Anti-vaxxers claim these studies are nothing more than the pharmaceutical equivalent of the comical research done by Big Tobacco. This is a purposeful, malicious falsehood.

Columbia University, the California Department of Public Health and the UK Medical Research Council are just a few among the numerous and diverse group of organizations independently coming to the same conclusion through their research: There is no evidence for a connection between thimerosal and autism.

“Big Pharma” must have wide influence and deep pockets to infiltrate all of these organizations.

Second, Wakefield was discovered by the Sunday Times to have manipulated his original research in order to produce the conclusion he desired.

Along with this indictment of Wakefield’s research, the coauthors of his study retracted their support of the findings, and The Lancet publicly removed its endorsement of the article.

Finally, the increasing autism rates that the anti-vaxxers point to as the plague of the twenty-first century are likely to be caused by our expanding the definition of autism to include more people, coupled with our ever-increasing ability to find and diagnose children with autism.

The science behind the issue is clear. No connection has ever been found between autism and any ingredient in vaccines.

Despite their complete lack of supporting evidence, the anti-vaxxers continue to proselytize their anti-science message on “Larry King” and “Oprah,” engage in libelous attacks against scientists and, most appallingly, endanger their own children.

There is something sympathetic in McCarthy’s blind crusade.

The courage of a mother doing whatever she can to protect her child or, even better, other people’s children is one close to our hearts. In the face of such imagery, science and calm reasoning seem almost inappropriate.

How dare I tell a mother what’s best for her child?

But the danger is not contained only to the children of the anti-vaxxers. Every child is put at risk because of this message.

Because vaccines don’t work on everybody, a certain small percentage of the population depends on everybody else having working vaccinations.

Since most people won’t get the disease because of the vaccine, they also won’t spread the disease, allowing for a herd immunity to protect this small group of individuals when vaccines are unable to do so.

If McCarthy’s beliefs were benign, if they were self-contained and caused no real damage (like believing the moon landing was a hoax or that there are fairies in your garden), she could be considered a minor annoyance and easily ignored.
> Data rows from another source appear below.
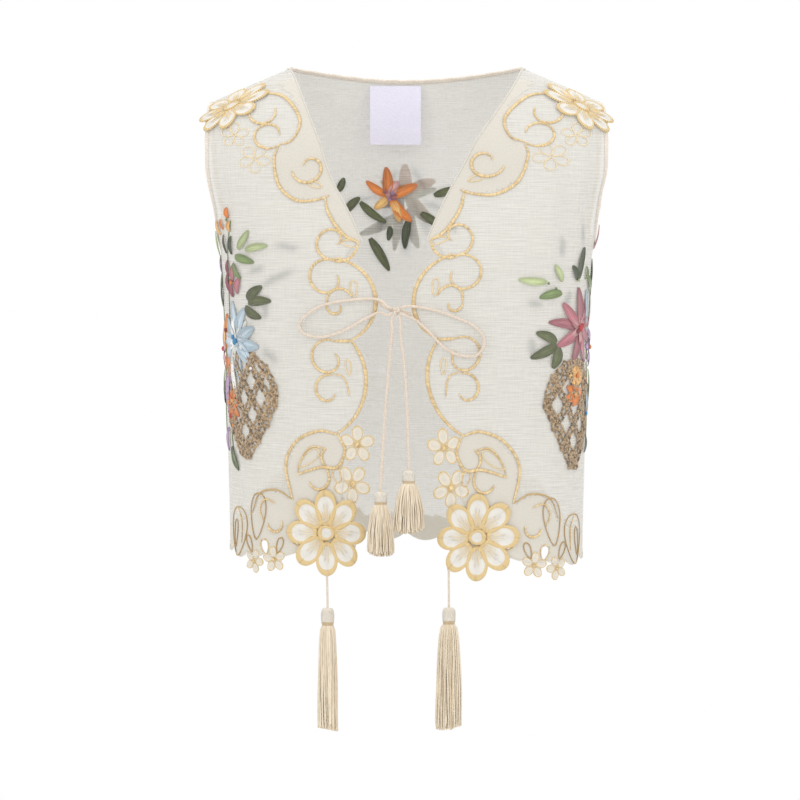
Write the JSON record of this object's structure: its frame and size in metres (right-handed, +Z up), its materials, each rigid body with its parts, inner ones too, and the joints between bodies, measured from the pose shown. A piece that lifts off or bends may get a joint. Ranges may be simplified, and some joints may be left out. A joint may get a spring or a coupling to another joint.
{
  "type": "embroidered waistcoat",
  "caption": "Sheer open-front waistcoat with couched gold scrolls, raised lace flowers, ribbon embroidery, a cord bow at the front and tassels on the hem.",
  "frame": {"origin": "midway between the two shoulder seams, level with the middle of each seam, inside the open neck", "axes": "+Z up as worn, fronts towards -Y, the wearer's right at -X"},
  "size_m": [0.3879, 0.233, 0.6159],
  "materials": {
    "cloth": "sheer plain-woven organza, off-white with a faint green-grey cast",
    "binding": "pale beige satin bias binding",
    "label": "woven satin tab, pale lavender white, blank",
    "gold": "couched gold cord with a soft sheen",
    "applique": "padded lace applique, cream with satin rims",
    "ribbon": "silk ribbon embroidery, mixed colours in the scene",
    "lattice": "brown braid",
    "lily": "silk ribbon embroidery, orange",
    "cord": "twisted beige cord",
    "tassel": "beige rayon with gold glints"
  },
  "bodies": {
    "root": {"front_right": "cloth", "front_left": "cloth", "back": "cloth", "armhole_binding_right": "binding", "armhole_binding_left": "binding", "back_neck_binding": "binding", "label": "label", "scroll_cording_right": "gold", "scroll_cording_left": "gold", "hem_flower_right": "applique", "hem_flower_left": "applique", "shoulder_flower_right": "applique", "shoulder_flower_left": "applique", "side_ribbons_right": "ribbon", "side_ribbons_left": "ribbon", "basket_right": "lattice", "basket_left": "lattice", "back_lily": "lily", "tie_knot": "cord", "tie_end_right": "cord", "tie_end_left": "cord", "bow_loop_right": "cord", "bow_loop_left": "cord", "tie_tail_right": "cord", "tie_tail_left": "cord", "hem_cord_right": "cord", "hem_cord_left": "cord", "tie_tassel_right": "tassel", "tie_tassel_left": "tassel", "hem_tassel_right": "tassel", "hem_tassel_left": "tassel"}
  },
  "joints": []
}
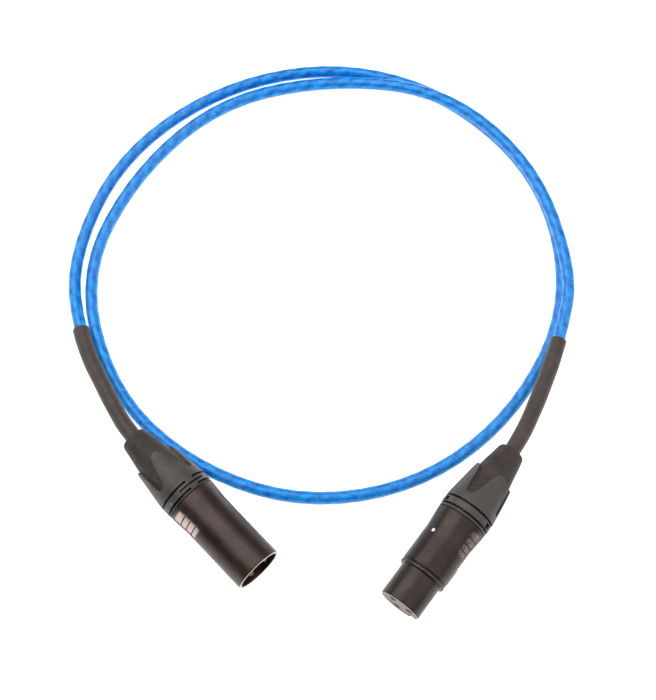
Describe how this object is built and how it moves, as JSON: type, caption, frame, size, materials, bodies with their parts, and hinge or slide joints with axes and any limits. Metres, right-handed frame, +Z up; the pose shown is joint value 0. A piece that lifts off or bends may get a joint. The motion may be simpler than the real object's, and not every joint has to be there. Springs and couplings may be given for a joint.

If only that were the case.

Her anti-vaccination mania is not only inaccurate, but dangerous. Children are not being given the vaccinations required to protect them from serious, life-threatening diseases. Measles and the mumps are not something we can ignore.

McCarthy’s message is worse than being good old-fashioned nonsense.

It’s a weapon. I cannot think of a more sinister creation than a weapon that harms children alone, and McCarthy is guilty of spreading its damage as far as possible.

It’s true that her position is understandable. Her child has autism, after all, and she is just trying to make sense of it any way she can.

I’m quite sure she doesn’t mean to cause this kind of harm. Her casualties are accidents of her own gullibility and inability to engage in critical thinking. Her tale is a cautionary one.

The slightest bit of skepticism would have protected hundreds of children from diseases that were nearly wiped out by the very vaccines that are denied to them.